Introduction to AcaFinder

AcaFinder is the first ever automated genome mining tool for reliable Acas screening. To more confidently identify Acas given a genome or metagenome assembled genome, AcaFinder implementes two approaches. The first approach is based on guilt-by-association (GBA), meaning that we identify homologs of Acrs first and then search for HTH-containing proteins in the acr gene neighborhood. The second approach is to build an HMM (hidden markov model) database using training data of the 12 known Aca families, and then search for Aca homologs with this Aca-HMMdb instead of Pfam HTH HMMs. In addition to the two implemented approaches, AcaFinder also integrates a CRISPR-Cas search tool (CRISPRCasTyper), a prophage search tool (VIBRANT), and in-house a Self-targeting spacer (STSS) searching tool, providing users with detailed information vital to the assessment of Aca predictions.

Workflow of AcaFinder

Step 1) The input faa file will be used as query to DIAMOND blastp against the built-in dbAcr for Acr homologs (coverage > 60%, Evalue < 1e-3).
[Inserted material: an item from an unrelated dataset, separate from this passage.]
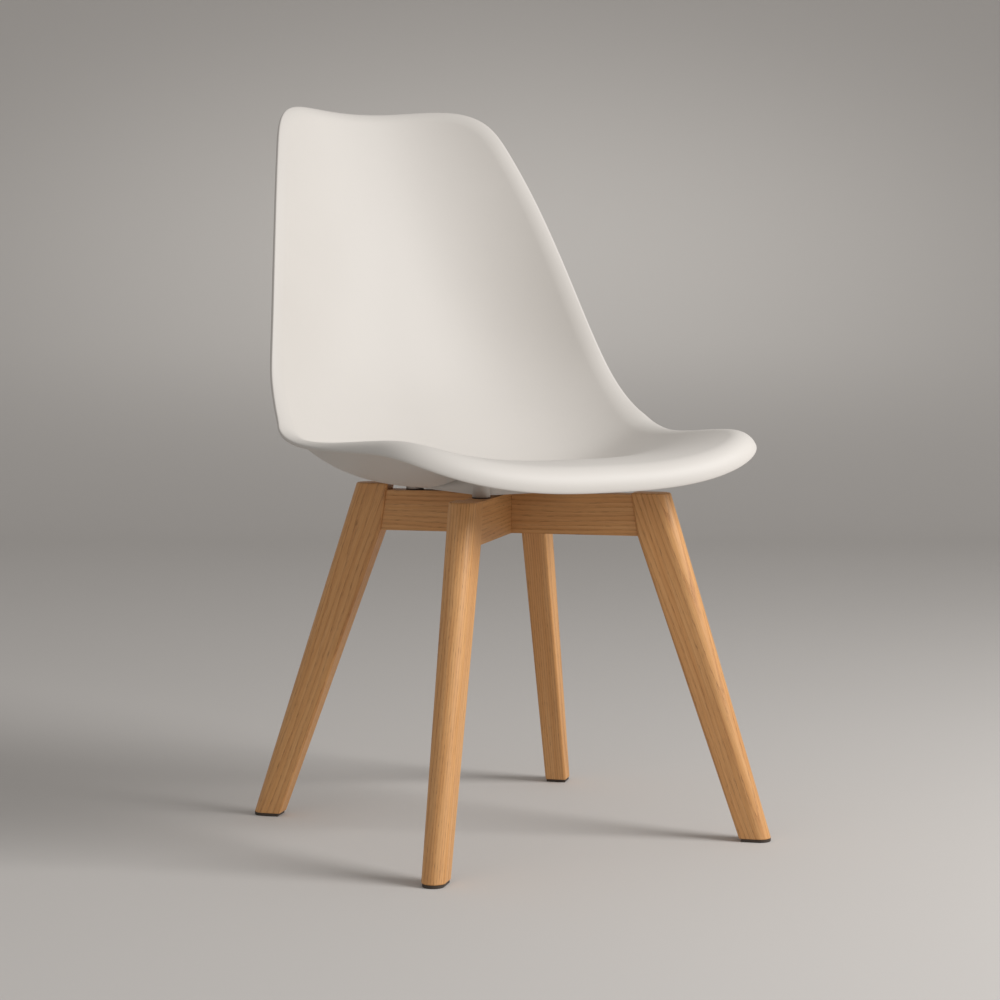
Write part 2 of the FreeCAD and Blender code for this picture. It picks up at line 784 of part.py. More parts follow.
def make_bolt(corner, turn, end):
    length = "(%s + bolt_engagement - %s)" % (boss_face, bolt_seat)
    body = turned("Bolt_" + corner, [
        ("0", "-bolt_head_height"),
        ("bolt_head_diameter / 2 - bolt_chamfer", "-bolt_head_height"),
        ("bolt_head_diameter / 2", "-bolt_head_height + bolt_chamfer"),
        ("bolt_head_diameter / 2", "0.0"),
        ("bolt_diameter / 2", "0.0"),
        ("bolt_diameter / 2", "%s - bolt_chamfer" % length),
        ("bolt_diameter / 2 - bolt_chamfer", length),
        ("0", length),
    ])
    socket = new_sketch(body, "XY_Plane", "-bolt_head_height + bolt_socket_depth")
    half, corner_x = "bolt_socket_across / 2", "bolt_socket_across / sqrt(3)"
    short = "bolt_socket_across / sqrt(12)"
    polygon(socket, [(corner_x, "0"), (short, half), ("-" + short, half),
                     ("-" + corner_x, "0"), ("-" + short, "-" + half), (short, "-" + half)])
    pocket(body, socket)
    place = on_diagonal(turn, worth(bolt_reach(end)), worth(bolt_seat))
    keep(body, "seat_bolt_" + corner, place)


def make_washers(corner, turn, end):
    reach = worth(bolt_reach(end))
    flat = ring("Washer_" + corner, "washer_diameter", bolt_hole, "washer_thick")
    keep(flat, "flat_washer_" + corner,
         on_diagonal(turn, reach, worth("%s - washer_thick" % counterbore_face)))
    spring = ring("SpringWasher_" + corner, "spring_washer_diameter", bolt_hole,
                  "spring_washer_thick")
    split = new_sketch(spring, "XY_Plane")
    half = "spring_washer_split / 2"
    polygon(split, [("0", "-" + half), ("spring_washer_diameter", "-" + half),
                    ("spring_washer_diameter", half), ("0", half)])
    pocket(spring, split, reverse=True)
    keep(spring, "spring_washer_" + corner, on_diagonal(turn, reach, worth(bolt_seat)))


def make_spacer(corner, turn, end):
    spacer = ring("Spacer_" + corner, "spacer_diameter", bolt_hole, "spacer_thick")
    place = on_diagonal(turn, worth(bolt_reach(end)), size("frame_top"))
    keep(spacer, "rubber_spacer_" + corner, place)


def make_insert(corner, turn, end):
    bore = "bolt_diameter / 2 + bolt_thread_clearance"
    body = turned("Insert_" + corner, [
        (bore, "0.0"),
        ("insert_collar_diameter / 2", "0.0"),
        ("insert_collar_diameter / 2", "insert_collar_thick"),
        ("insert_diameter / 2", "insert_collar_thick"),
        ("insert_diameter / 2", "insert_length"),
        (bore, "insert_length"),
    ])
    place = on_diagonal(turn, worth(bolt_reach(end)), worth(boss_face))
    keep(body, "threaded_insert_" + corner, place)


# Make everything

make_shell()
make_rail("cross_rail_right", corners["front_right"][0], notch_up=False)
make_rail("cross_rail_left", corners["front_left"][0], notch_up=True)
for corner, (turn, end) in corners.items():
    make_leg(corner, turn, end)
    make_dowels(corner, turn, end)
    make_glide(corner, turn, end)
    make_nail(corner, turn, end)
    make_bolt(corner, turn, end)
    make_washers(corner, turn, end)
    make_spacer(corner, turn, end)
    make_insert(corner, turn, end)
document.recompute()

# Nothing is written unless every object is sound
for item in document.Objects:
    if "Invalid" in item.State or "Error" in item.State:
        raise RuntimeError("%s is in a failed state" % item.Name)
for node in nodes:
    if node.Shape.isNull() or not node.Shape.isValid() or len(node.Shape.Solids) != 1:
        raise RuntimeError("%s has no sound shape" % node.Label)
for node in nodes:
    node.Shape.exportStep("parts/%s.step" % node.Label)
print("%d pieces written" % len(nodes))
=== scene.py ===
import json
import math

import bmesh
import bpy
import numpy as np
from mathutils import Euler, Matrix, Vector
from mathutils.bvhtree import BVHTree


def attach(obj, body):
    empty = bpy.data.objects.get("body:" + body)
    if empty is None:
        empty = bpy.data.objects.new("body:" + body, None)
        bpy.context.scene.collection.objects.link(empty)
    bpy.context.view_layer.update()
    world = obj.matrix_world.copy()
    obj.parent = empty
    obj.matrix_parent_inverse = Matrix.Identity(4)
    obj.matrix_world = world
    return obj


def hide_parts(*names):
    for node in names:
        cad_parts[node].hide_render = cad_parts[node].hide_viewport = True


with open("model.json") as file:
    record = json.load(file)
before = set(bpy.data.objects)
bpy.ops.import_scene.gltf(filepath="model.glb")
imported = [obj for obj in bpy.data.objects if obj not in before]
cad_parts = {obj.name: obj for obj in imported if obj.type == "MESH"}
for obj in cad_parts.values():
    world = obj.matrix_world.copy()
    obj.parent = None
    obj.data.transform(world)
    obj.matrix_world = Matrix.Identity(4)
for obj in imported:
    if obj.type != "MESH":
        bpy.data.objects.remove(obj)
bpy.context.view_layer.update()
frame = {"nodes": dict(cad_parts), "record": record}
nodes = frame["nodes"]
mm = 0.001          # shapes below are worked out in millimetres
print("frame loaded:", len(nodes), "nodes")


# Shader maths: a socket that adds, multiplies and so on as Python numbers do
class Value:
    def __init__(self, tree, socket):
        self.tree, self.socket = tree, socket

    def maths(self, operation, *terms):
        node = self.tree.nodes.new("ShaderNodeMath")
        node.operation = operation
        for slot, term in zip(node.inputs, terms):
            if isinstance(term, Value):
                self.tree.links.new(term.socket, slot)
            else:
                slot.default_value = term
        return Value(self.tree, node.outputs[0])

    def __add__(self, other):
        return self.maths("ADD", self, other)

    def __radd__(self, other):
        return self.maths("ADD", other, self)

    def __sub__(self, other):
        return self.maths("SUBTRACT", self, other)

    def __rsub__(self, other):
        return self.maths("SUBTRACT", other, self)

    def __mul__(self, other):
        return self.maths("MULTIPLY", self, other)

    def __rmul__(self, other):
        return self.maths("MULTIPLY", other, self)

    def __truediv__(self, other):
        return self.maths("DIVIDE", self, other)

    def __pow__(self, other):
        return self.maths("POWER", self, other)

    def part(self):             # what is left after the whole number
        return self.maths("FRACT", self)

    def root(self):
        return self.maths("SQRT", self)

    def between(self, low, high):       # 0 at low, 1 at high, smooth in between
        node = self.tree.nodes.new("ShaderNodeMapRange")
        node.interpolation_type = "SMOOTHSTEP"
        self.tree.links.new(self.socket, node.inputs["Value"])
        node.inputs["From Min"].default_value = low
        node.inputs["From Max"].default_value = high
        return Value(self.tree, node.outputs["Result"])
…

Once Acr homologs are determined, the input fna file will be scanned for short-gene-operons (SGOs) by the following criteria: (i) All genes < Acr homolog length (99.9% Acrs in dbAcr are less than 200aa); (ii) All intergenic distances < 250bp; (iii) All genes on the same strand; and (iv) at least one acr homologous genes in the SGO.
Step 2) Each SGO will be scanned for HTH-containing genes using hmmscan using the HTH-HMMdb or its subset HTH-HMM_strictdb as database.
Step 3) HTH-containing proteins from SGOs will be output as candidate Acas. All non-Aca and non-Acr genes in SGOs will be further annotated with Pfam database using PfamScan.
In addition to the identification of Acas and Acr-Aca operons, AcaFinder will also scan the input fna file for prophages, CRISPR-Cas systems, and self-targeting spacers (STSs).